Saturday, July 14, 2018


Quelques extraits de l’ouvrage de Lucie Cousturier 

Des inconnus chez moi.






Ø  Sur sa rencontre avec les tirailleurs :« Moi, je ne cherche pas comment les hommes sont vernis ; je cherche comment ils aiment, pensent et souffrent. J’ai mêlé pendant trois années mes rires et mes larmes avec ceux des noirs et je serais flattée de pouvoir dire que les miens ressemblent aux leurs. » p 107 (édition 2001, éd. L’Harmattan, collection Autrement Mêmes, présentation de Roger Little, professeur émérite de Trinity College Dublin).





Ø  Sur la langue  et sur le « parler tirailleur »: « Je suis enchantée de mes nouveaux élèves[1] ; mais c’est par eux que m’est posée, pour la première fois sous un aspect cruel, la question de l’enseignement du français à des Africains intoxiqués par l’espéranto militaire. Baïdi Dialo, je l’ai dit, n’était pas venu pour l’apprendre ; Ahmat n’avait pas dépassé la période de l’écriture phonique quand il me quitta. Amadou Hassan trouvait un plaisir  pervers dans son scepticisme à l’égard des résultats scolaires. Mes élèves malinqués, loin de se plaindre du « langage tirailleur », le trouvaient très approprié à l’humilité de leur ambition et de leurs besoins. Mais les derniers venus veulent exprimer des pensées, des sentiments complexes. Ils viennent me demander un remède à l’impuissance qu’ils ont éprouvée jusqu’ici à se faire bien comprendre en France. Je me sens consultée comme un médecin par des malades angoissés, et je sais que, s’il est des remèdes à de tels maux, que personne n’a reconnus, il me faudra les inventer. »  p 80



(...) « Les facultés d’observation, de réflexion, de mémoire dont ils font preuve, leur auraient permis, malgré leur âge, d’écrire et d’orthographier convenablement notre langue, s’ils avaient, pour la comprendre, pu quelquefois l’entendre et la pratiquer. Mais ils n’ont jamais eu cette occasion en France.

Les recruteurs ont su retrouver, pour rafler les noirs à travers l’Afrique, les bonnes méthodes prussiennes. Leurs instructeurs ont su généraliser un espéranto, ou « petit nègre », propre à la fabrication et à la livraison de soldats par les plus brèves voies possibles. A cela se bornait leur rôle ; ils n’avaient point à prévoir que ces soldats voulussent parler le français en France. C’est même la preuve de la perfection d’une machine militaire de ne pas secourir la vie, puisqu’elle est faite, à l’inverse des autres institutions, pour la détruire.

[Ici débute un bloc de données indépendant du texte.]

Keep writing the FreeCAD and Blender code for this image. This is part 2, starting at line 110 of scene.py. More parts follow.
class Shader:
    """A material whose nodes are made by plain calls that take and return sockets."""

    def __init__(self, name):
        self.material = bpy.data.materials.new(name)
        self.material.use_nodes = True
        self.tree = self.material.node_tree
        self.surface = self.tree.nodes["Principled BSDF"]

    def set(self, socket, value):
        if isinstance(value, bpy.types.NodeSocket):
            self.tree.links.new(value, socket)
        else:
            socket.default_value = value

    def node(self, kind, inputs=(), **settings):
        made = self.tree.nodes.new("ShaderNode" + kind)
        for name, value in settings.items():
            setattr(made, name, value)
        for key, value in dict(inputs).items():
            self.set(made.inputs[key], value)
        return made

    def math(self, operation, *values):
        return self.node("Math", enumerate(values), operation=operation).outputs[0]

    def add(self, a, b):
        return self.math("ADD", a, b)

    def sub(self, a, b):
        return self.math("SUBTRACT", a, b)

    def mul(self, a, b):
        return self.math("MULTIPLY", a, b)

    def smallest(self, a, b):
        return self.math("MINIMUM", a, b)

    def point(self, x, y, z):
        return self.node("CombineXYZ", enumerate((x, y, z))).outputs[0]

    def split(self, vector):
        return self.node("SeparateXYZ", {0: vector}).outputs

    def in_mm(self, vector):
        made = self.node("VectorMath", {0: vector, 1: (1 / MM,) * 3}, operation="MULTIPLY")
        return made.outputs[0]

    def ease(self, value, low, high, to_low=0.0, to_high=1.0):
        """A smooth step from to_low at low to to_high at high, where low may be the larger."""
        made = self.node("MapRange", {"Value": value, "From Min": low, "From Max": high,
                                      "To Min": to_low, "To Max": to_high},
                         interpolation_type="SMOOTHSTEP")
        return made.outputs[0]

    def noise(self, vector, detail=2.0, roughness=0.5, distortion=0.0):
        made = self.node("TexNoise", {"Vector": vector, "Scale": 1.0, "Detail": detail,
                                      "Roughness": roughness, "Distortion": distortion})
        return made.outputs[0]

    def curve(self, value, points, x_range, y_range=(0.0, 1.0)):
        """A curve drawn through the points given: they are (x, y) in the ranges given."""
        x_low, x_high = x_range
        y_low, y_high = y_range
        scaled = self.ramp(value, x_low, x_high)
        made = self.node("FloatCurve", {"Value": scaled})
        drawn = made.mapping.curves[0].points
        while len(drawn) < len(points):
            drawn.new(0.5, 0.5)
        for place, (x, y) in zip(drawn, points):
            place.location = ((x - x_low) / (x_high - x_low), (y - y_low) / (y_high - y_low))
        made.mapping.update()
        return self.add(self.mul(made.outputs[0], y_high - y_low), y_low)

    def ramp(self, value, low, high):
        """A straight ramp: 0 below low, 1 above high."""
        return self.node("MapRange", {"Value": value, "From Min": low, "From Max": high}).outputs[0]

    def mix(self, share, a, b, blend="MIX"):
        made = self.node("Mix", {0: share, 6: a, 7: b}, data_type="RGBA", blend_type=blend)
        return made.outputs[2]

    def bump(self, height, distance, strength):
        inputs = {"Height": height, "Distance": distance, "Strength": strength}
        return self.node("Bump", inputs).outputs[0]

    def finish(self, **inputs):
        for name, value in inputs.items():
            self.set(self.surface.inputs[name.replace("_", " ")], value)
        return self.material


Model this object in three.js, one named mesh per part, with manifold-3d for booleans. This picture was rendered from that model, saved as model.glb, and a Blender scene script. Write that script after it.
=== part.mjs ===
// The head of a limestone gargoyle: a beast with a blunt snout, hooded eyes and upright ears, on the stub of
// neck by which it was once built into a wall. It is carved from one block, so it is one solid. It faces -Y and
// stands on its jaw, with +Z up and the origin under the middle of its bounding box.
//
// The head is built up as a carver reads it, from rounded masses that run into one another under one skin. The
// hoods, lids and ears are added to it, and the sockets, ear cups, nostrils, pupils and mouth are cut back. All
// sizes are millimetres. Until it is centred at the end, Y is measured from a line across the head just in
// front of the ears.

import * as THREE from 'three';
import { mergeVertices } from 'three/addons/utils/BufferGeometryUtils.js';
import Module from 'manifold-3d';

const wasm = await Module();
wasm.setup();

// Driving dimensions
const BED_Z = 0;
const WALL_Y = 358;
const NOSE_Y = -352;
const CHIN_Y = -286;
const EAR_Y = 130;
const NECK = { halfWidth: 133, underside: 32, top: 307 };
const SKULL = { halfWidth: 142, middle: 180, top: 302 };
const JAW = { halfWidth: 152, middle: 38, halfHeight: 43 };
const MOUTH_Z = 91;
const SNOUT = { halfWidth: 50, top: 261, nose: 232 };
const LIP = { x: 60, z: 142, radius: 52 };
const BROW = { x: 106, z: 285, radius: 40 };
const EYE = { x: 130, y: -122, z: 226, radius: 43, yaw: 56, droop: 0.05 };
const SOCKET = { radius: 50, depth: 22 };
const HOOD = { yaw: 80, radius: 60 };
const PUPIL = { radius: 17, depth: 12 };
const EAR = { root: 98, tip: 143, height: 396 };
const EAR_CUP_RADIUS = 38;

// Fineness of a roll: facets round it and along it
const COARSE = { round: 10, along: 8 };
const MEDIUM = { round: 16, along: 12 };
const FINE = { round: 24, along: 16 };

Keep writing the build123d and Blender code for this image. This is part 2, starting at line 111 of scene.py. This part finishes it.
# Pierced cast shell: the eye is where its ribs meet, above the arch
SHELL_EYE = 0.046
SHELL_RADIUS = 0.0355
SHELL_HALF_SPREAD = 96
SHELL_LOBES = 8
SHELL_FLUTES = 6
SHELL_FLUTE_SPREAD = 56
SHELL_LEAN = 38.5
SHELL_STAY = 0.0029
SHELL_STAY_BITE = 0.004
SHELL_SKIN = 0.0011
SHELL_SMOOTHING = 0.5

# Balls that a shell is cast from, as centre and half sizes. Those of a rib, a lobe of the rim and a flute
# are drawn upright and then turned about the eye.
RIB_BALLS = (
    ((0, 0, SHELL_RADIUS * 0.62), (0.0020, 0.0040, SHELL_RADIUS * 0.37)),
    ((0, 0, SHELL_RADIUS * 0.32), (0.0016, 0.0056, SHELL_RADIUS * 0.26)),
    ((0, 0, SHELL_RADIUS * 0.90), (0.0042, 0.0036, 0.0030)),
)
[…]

Je ne vois donc de torts, ou d’illogisme, que du côté des tirailleurs, qui s’obstinent à vouloir comprendre le français, après avoir pendant sept ans pratiqué le jargon militaire. Celui-ci est issu de deux sources : celle, d’abord, des recrues bambaras qui ont indiqué par des balbutiements en présence de notre langue, leurs préférences de de formes et de mots ; deuxièmement, celle des instructeurs blancs, qui ont adopté ces balbutiements et leurs conséquences pour principes de l’espéranto militaire. » p 82

(…)  « La brochure officielle : Le français tel que le parlent nos tirailleurs sénégalais, laquelle fait connaître aux officiers versés dans l’armée coloniale leurs devoirs relatifs à l’instruction des recrues noires, enjoint la pure suppression des verbes français suivants : être avoir, aimer, vouloir, pouvoir, voir, devoir, savoir essayer, aider, etc... et leur remplacement par les les expressions respectives : y a, y a gagner, y a bon, y a content, y a moyen, y a mirer, y a besoin, y a connaître, y a faire manière, y a donner coup-de-la-main.

Les autres verbes sont réduits à l’infinitif sans indication de personnes, ni le temps, sauf par quelques adverbes.

Sont supprimés aussi le genre, ainsi que le nombre, lequel s’exprime par des chiffres ajoutés. Exemple : mon camarade trois (mes trois camarades). »  p 83

(…) « Les noirs ont appris, par les rires, que leur langage les ridiculise : « c’est français seulement pour les tirailleurs ». p 83





           





[1]     Lucie Cousturier évoque ici des soldats qui vinrent à sa maison plusieurs mois après les premiers tirailleurs dont elle avait fait connaissance.